The company wanted to make products like “mom use to make,” he adds.
“Our intention is not to sell a product one time, but our expectation is that consumers will come back time and time, again, to purchase that same product,” Keaton says. “That’s the secret to our longevity and that’s how we want to move forward.”
With the new branding initiative, Kyle says, the key is a defined strategy going forward with flawless execution.
Keaton, likewise, feels the bakery is on the verge of something big. As a family-owned company, Skinner Baking can invest to sustain quality. It doesn’t have to cut costs to meet margins for quarterly earnings. Even in today’s economy, the company can afford to be aggressive in the market.
“We’re a privately held company that’s true to its mission,” he says. “We know our objective is true. We know the process that we’re going through to accomplish our goals is sound, and that it’s matter of execution. We’re comfortable with who we are. We’re comfortable in our own skin, and we know exactly how to proceed over the next five to seven years.”
For Jim Skinner, who’s been in food business with his family since he was a child, it’s an exciting time.

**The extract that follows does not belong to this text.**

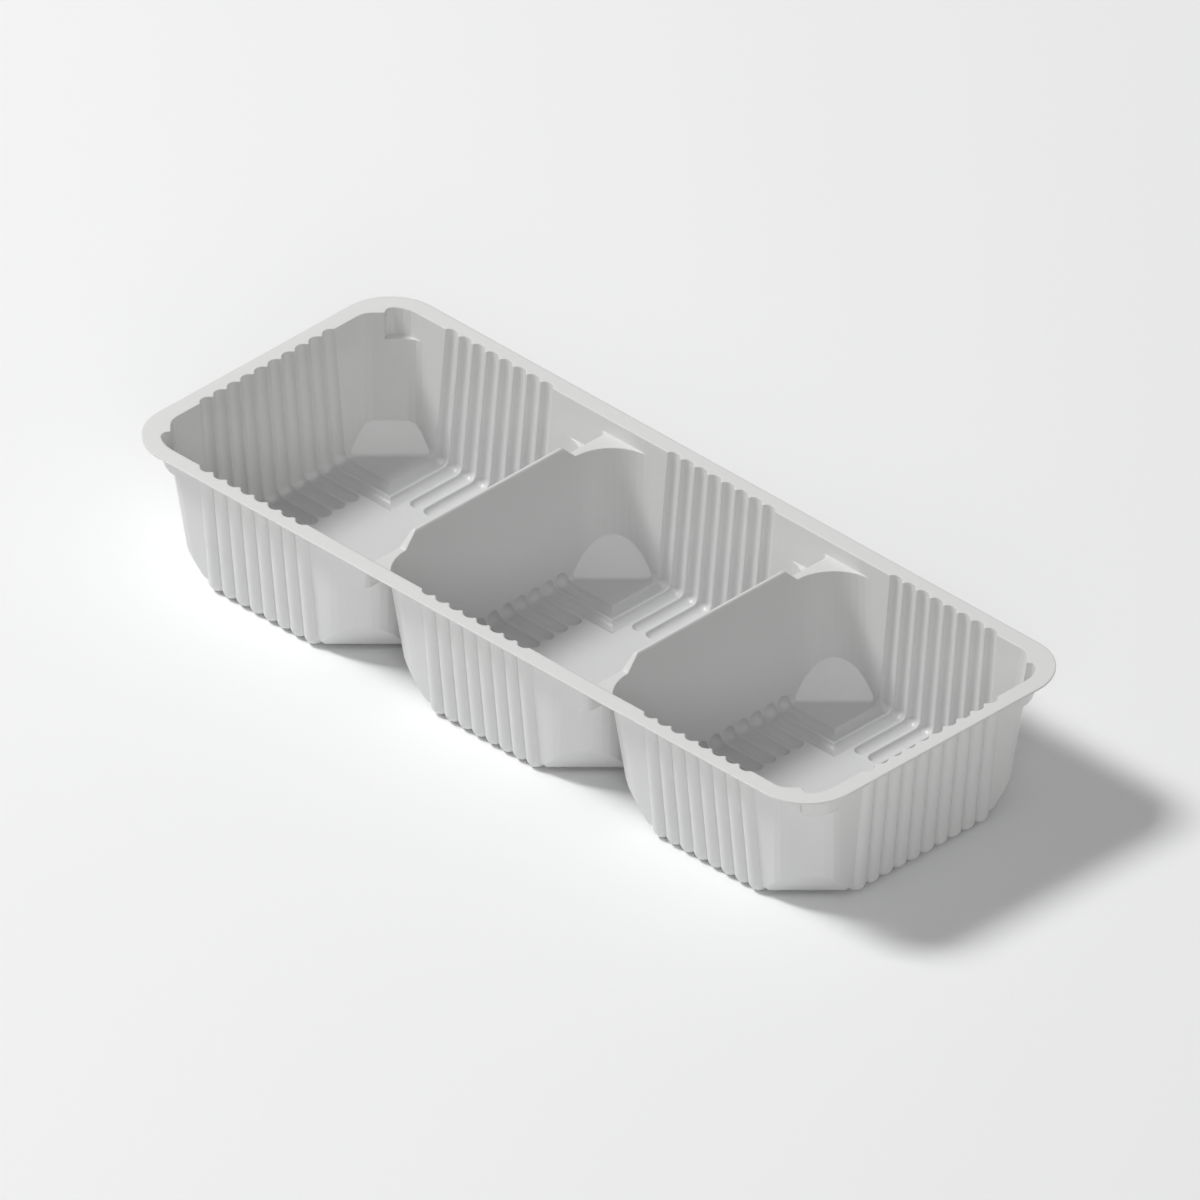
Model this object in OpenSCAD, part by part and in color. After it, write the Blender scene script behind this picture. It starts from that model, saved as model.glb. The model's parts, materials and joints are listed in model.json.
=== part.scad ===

“We’re in a nice transition period,” he says. “We’re not doing widgets or the same old, same old, and it’s not boring. It’s fun, it’s a challenge, and we’ve been invigorated.”
Still, he has an eye on something else. He pauses, and there is a moment of silence.
“The future - one that is fulfilled and the brand is in place - would entail an acquisition, and it might be back to one of my original ideas for the company and that would be in bread,” he says. “A high-end bread company. Do you know of any names that we can contact?”
He just wants to take this modern artisan bakery in a new direction.